Cet après-midi j’ai regardé un DVD avec Juline : La vie de David Gale, prêté par sa copine C*. Jusqu’aux trois quarts, c’est une intrigue policière assez classique. À la fin, on se dit que ça va se terminer comme d’habitude dans les films américains : on va réussir à prouver l’innocence du condamné à mort, à la dernière seconde, et happy end. Comme dans je ne sais plus quel film de Clint Eastwood où il arrive après la première injection, juste à temps pour empêcher l’injection mortelle… Eh bien, là, non. Jusqu’au bout, on y croit… et elle arrive trop tard. David Gale est exécuté. Moi, ça me plaît. J’ai horreur des happy ends trop convenues. Dans ces films-là, si on sait comment ça va se terminer, à quoi bon aller au bout de l’histoire ? Et en plus, à tous les coups, le héros et l’héroïne tombent amoureux et finissent ensemble.
Connaissez-vous le professeur Ingmar von Torink ? Quand vous cherchez « Torink » sur Google, vous en trouvez deux : le mien, et le professeur Ingmar von Torink. J’adore ce nom. Ça lui va bien ! Je ne sais pas si ça existe, un ornithorynque suédois ? Ce professeur a écrit un bouquin qui s’appelle : Réduction au facteur commun de la demi-folie… Un truc de maths. J’adore le titre. Le genre de livre que mon Torink pourrait écrire, non ?
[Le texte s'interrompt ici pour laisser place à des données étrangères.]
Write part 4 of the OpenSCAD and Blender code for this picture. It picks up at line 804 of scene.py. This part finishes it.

Ça fait quasiment une heure que j’écris. Je ne vois pas le temps passer. Vous imaginez tout le temps qu’il m’a fallu pour écrire les trois ou quatre cents pages de mon journal ? Tout ce temps… Et tout ce papier, couvert de mes épanchements… Tous ces « je », tous ces « moi » !
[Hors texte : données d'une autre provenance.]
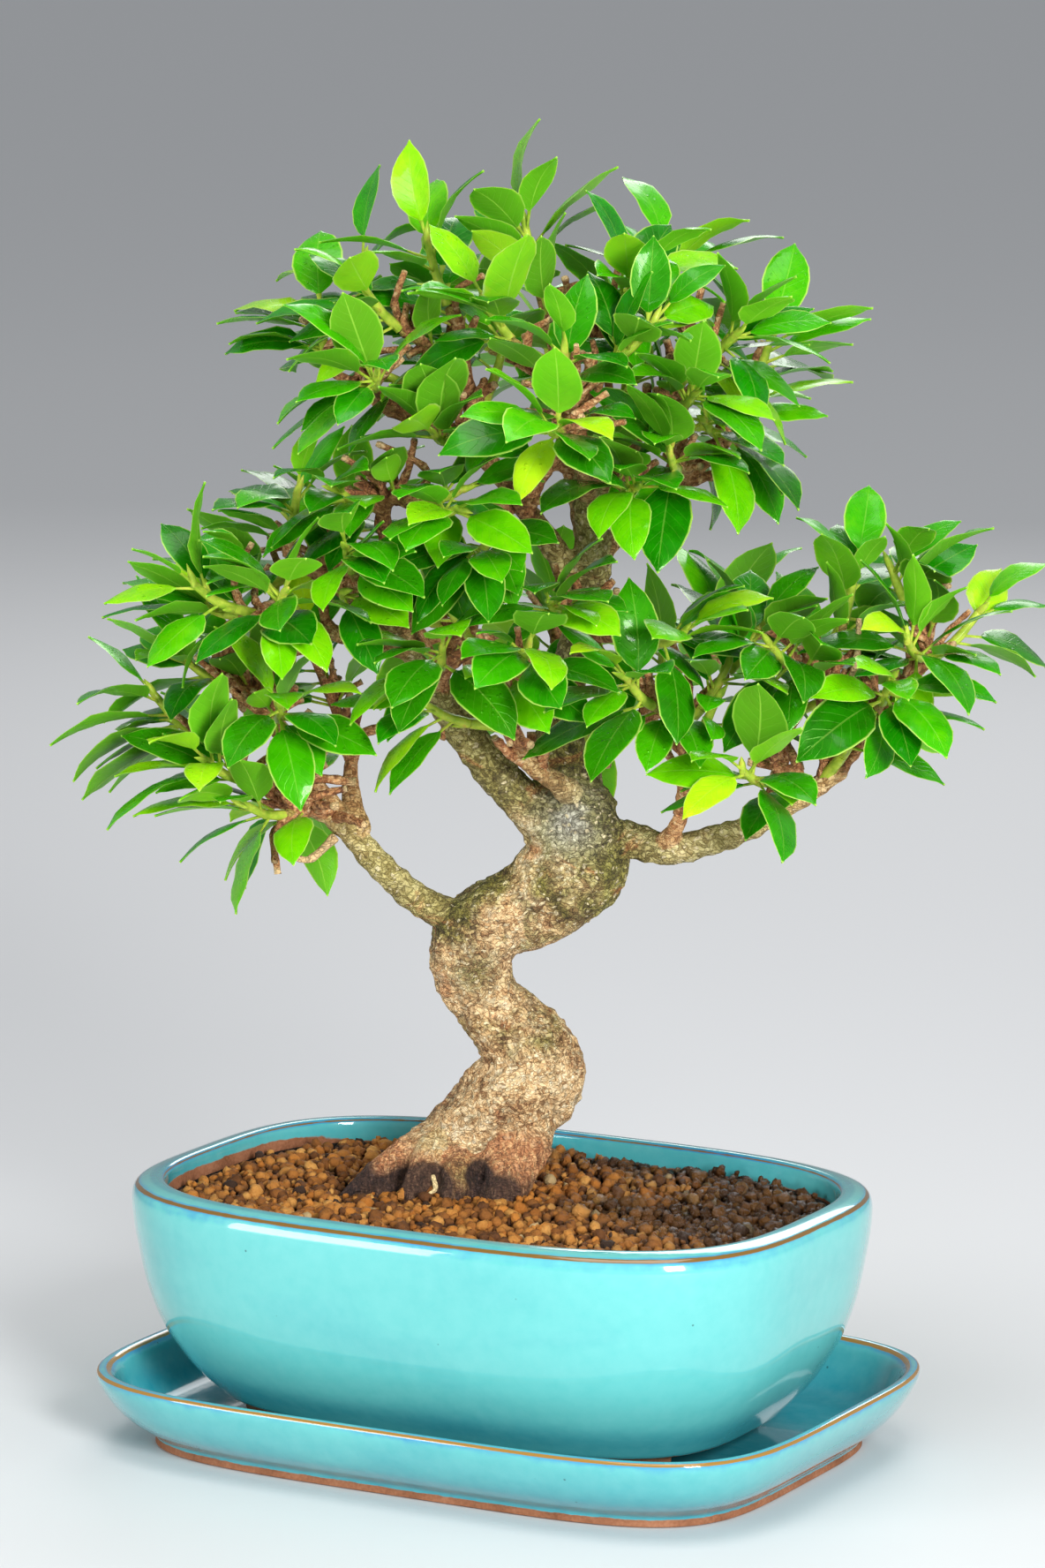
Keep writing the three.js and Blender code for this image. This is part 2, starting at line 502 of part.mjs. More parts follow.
// Soil: a bed of baked clay grains, level at the wall and heaped at the trunk, with a hole that the
// trunk and its roots stand in, and a recess over each drain screen.
function makeSoil(place) {
  const roll = dice(SEED);
  const profile = [[31 + GAP, POT_FLOOR_Z + GAP], [16.7 + GAP, 52], [12 + GAP, 78], [12 + GAP, SOIL_Z]];
  const rings = profile.map(([inset, z]) => outline(POT, inset, z));
  const rim = outline(POT, 12 + GAP, SOIL_Z);
  for (let i = 1; i < SOIL.rings; i++) {
    const share = 1 - i / SOIL.rings;
    rings.push(
      rim.map(([x, y], j) => {
        const [px, py] = [between([TREE_PLACE.x, x], share), between([TREE_PLACE.y, y], share)];
        const far = Math.hypot(px - TREE_PLACE.x, py - TREE_PLACE.y) / 60;
        const grain = SOIL.grain * ((i + j) % 2 ? 1 : -1) + SOIL.grain * (roll() - 0.5);
        return [px, py, SOIL_Z + SOIL.mound * Math.exp(-far * far) + grain];
      }),
    );
  }
  const top = [TREE_PLACE.x, TREE_PLACE.y, SOIL_Z + SOIL.mound];
  const grains = (i, j) => (i + j + profile.length) % 2 === 0;
  const bed = solidOf(loft([[[0, 0, POT_FLOOR_Z + GAP]], ...rings, [top]], grains));
  const hole = wasm.Manifold.union(trunkBase(0.5)).transform(place.elements);
  const recess = (x) => box(SCREEN.size + 1, SCREEN.size + 1, 4, x, 0, POT_FLOOR_Z + SCREEN.thickness + 2 * GAP - 2);
  return bed.subtract(hole).subtract(recess(-DRAIN.x)).subtract(recess(DRAIN.x));
}

const shoots = growShoots();

const tree = new THREE.Group();
tree.position.set(TREE_PLACE.x, TREE_PLACE.y, TREE_PLACE.z);
tree.rotation.z = TREE_PLACE.turn * RADIANS;
tree.updateMatrix();
tree.add(piece("trunk", makeTrunk(shoots), CLAY.bark, 0.9));
for (const shoot of shoots) tree.add(piece(shoot.name, makeShoot(shoot), CLAY.leaf, 0.4));

const potted = new THREE.Group();
potted.position.set(...POT_SHIFT);
potted.add(piece("pot", makePot(), CLAY.glaze, 0.15));
potted.add(piece("drain_screen_left", makeScreen(-DRAIN.x), CLAY.net, 0.6));
potted.add(piece("drain_screen_right", makeScreen(DRAIN.x), CLAY.net, 0.6));
potted.add(piece("soil", makeSoil(tree.matrix), CLAY.soil, 0.95));
potted.add(tree);

const bonsai = new THREE.Group();
bonsai.add(piece("saucer", vessel(SAUCER, SAUCER_PROFILE), CLAY.glaze, 0.15));
bonsai.add(potted);

export default bonsai;
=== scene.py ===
"""Banyan bonsai in its glazed pot on a drip saucer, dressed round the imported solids."""
import math

import bpy
import numpy as np
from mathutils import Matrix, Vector


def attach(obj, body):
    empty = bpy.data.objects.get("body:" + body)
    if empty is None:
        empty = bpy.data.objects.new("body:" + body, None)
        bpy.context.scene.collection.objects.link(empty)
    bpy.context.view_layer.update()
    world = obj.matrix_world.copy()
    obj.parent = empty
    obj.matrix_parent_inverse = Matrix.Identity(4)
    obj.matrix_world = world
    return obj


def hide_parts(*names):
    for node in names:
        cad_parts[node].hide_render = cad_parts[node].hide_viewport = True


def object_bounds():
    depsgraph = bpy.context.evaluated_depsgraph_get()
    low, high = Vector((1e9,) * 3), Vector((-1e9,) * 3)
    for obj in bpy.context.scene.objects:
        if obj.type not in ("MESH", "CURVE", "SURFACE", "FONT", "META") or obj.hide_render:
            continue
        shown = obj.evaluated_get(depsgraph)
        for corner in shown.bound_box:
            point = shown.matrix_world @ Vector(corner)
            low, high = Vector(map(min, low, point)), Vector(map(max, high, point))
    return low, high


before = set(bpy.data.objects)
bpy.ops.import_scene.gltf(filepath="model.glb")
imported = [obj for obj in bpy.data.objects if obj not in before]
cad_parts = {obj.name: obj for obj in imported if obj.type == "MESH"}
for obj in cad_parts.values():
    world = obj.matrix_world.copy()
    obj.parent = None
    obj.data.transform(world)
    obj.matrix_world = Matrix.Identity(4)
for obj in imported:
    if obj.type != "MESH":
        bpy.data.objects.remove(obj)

cad_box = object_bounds()

# Saucer: a shallow oblong dish, pressed from stoneware and dipped in turquoise glaze down to its
# foot. The glaze runs thin on the rim, where the fired body shows through as a tan line.
SAUCER = {"half_length": 132, "half_width": 97, "squareness": 4.6}  # millimetres, as all sizes here
SAUCER_WALL = [
    (26, 0), (18, 0), (17.2, 0.6), (17, 3.2), (13, 6.6), (9, 10), (5, 14.8), (2, 20), (0.5, 23.5), (0.1, 25.6),
    (0.5, 26.8), (1.5, 27.2), (2.7, 27.2), (3.8, 26.7), (5, 25.2), (5.9, 23.6), (8, 17.5), (11, 11.8),
    (14.5, 8.9), (19, 8), (27, 8),
]
SAUCER_TAN_LINES = (9.9, 12.9)  # places in the list above where the glaze is thinnest
SAUCER_BARE_TO = 2.75  # the foot is unglazed up to this place in the list
MM = 0.001


def outline(form, inset, t):
    """A rounded rectangle: x = a sgn(cos t)|cos t|^(2/n) and y = b sgn(sin t)|sin t|^(2/n)."""
    c, s = np.cos(t), np.sin(t)
    bow = 2 / form["squareness"]
    x = (form["half_length"] - inset) * np.sign(c) * abs(c) ** bow
    return x, (form["half_width"] - inset) * np.sign(s) * abs(s) ** bow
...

Pour finir, un dernier truc. Je note où j’en suis dans mon auto-exploration. Aujourd’hui je me considère comme parfaitement homo, sans exclure toutefois de pouvoir être aussi hétéro (donc bi). Homo, sûr ; bi, peut-être. Il me reste quelques certitudes. C’est pour ça que je ne le fais pas encore savoir. Dire « j’aime les mecs » sous-entends « je n’aime pas les filles », or je ne veux pas renoncer aux filles tant que je ne suis pas certain qu’elles ne m’intéressent pas.
Cette rubrique « Carnets » reprend le journal que j’ai commencé à tenir en 2003. Dans ce carnet no3 (Finalement, c’est comme tout, on s’y habitue, 19 janvier – 15 mars 2005), j’ai dix-sept ans.